Réformateur des mœurs, il réprima le scandale plutôt que le désordre, sachant la société romaine trop corrompue pour lui demander autre chose que le respect apparent des lois. Il défendit aux femmes déshonorées de se faire porter en litière, et les priva du droit de tester et d’hériter. Il chassa du sénat un questeur trop passionné pour la danse, et de son ordre un chevalier qui avait épousé une femme qu’il avait fait répudier par son mari en l’accusant d’adultère. Il punit sévèrement les débauches des vestales, sur lesquelles son père et son frère avaient fermé les yeux. Celles qui n’avaient failli qu’une seule fois étaient simplement mises à mort, celles qui s’étaient livrées à plusieurs amans étaient châtiées selon l’antique usage. Ainsi les deux sœurs Ocellata et Varonilla purent choisir leur genre de mort ; leurs séducteurs furent seulement exilés. La grande vestale Cornélia au contraire fut enterrée vive, tandis que ses complices étaient battus de verges sur la place publique jusqu’à ce qu’ils rendissent le dernier soupir. Telle était la cruauté des lois romaines, tel était le danger de les remettre en vigueur. Domitien cependant paraissait avoir horreur du sang ; il évitait les occasions de le verser ; il répétait souvent les vers où Virgile rappelle les mœurs de l’âge d’or et l’aversion des hommes pour la chair des animaux[1] ; mais il était superstitieux et croyait apaiser ainsi les dieux protecteurs de l’empire. Les fêtes qu’il établit en l’honneur de Jupiter Capitolin et de Minerve, sa divinité tutélaire, prouvent, autant que ses persécutions contre les chrétiens, qu’il était religieux à la façon des Romains.

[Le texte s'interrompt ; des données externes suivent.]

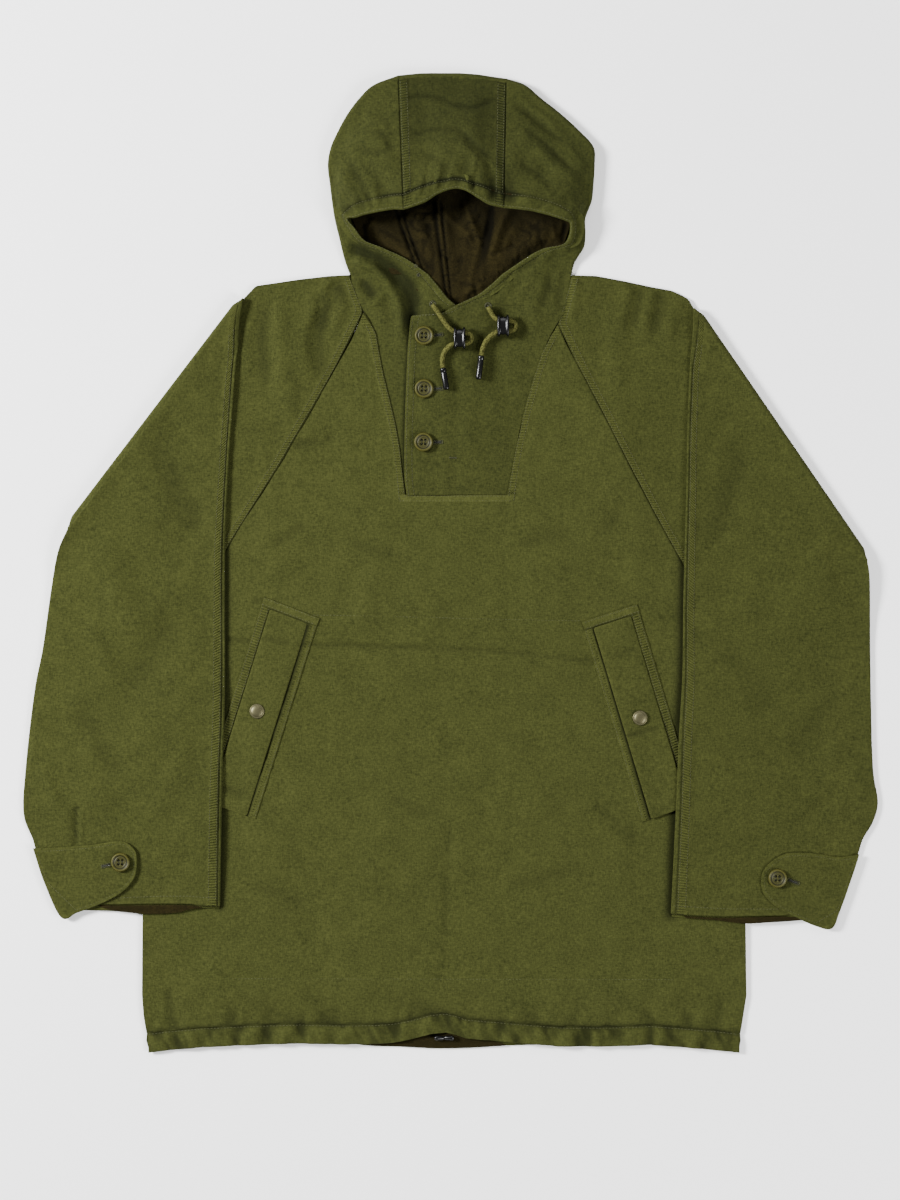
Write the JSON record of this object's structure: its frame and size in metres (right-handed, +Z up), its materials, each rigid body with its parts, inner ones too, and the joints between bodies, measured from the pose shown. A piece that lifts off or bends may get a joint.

Sa piété se manifesta surtout par la reconstruction des temples qui avaient été brûlés sous Titus, et que Titus n’avait pu relever de leurs cendres. Le grand sanctuaire du Capitole fut rebâti avec une magnificence inouïe. Les colonnes, du plus beau marbre pentélique, avaient été vues par Plutarque avant qu’on les embarquât au Pirée. L’intérieur fut doré avec une telle profusion qu’on dépensa 66 millions, non pour la seule dorure, comme le dit un auteur, mais pour l’ensemble de l’édifice. Quoique Domitien saisît toutes les occasions de dénigrer dans ses discours son père et son frère, ou de les contredire par ses décrets, il honora leur mémoire en se conformant aux traditions impériales. Il leur fit décerner l’apothéose, leur consacra un temple commun au-dessous du Tabularium, acheva l’arc triomphal de Titus, transforma la maison paternelle en un temple.

  1. Impia quam cæsis gens est epulata juvencis.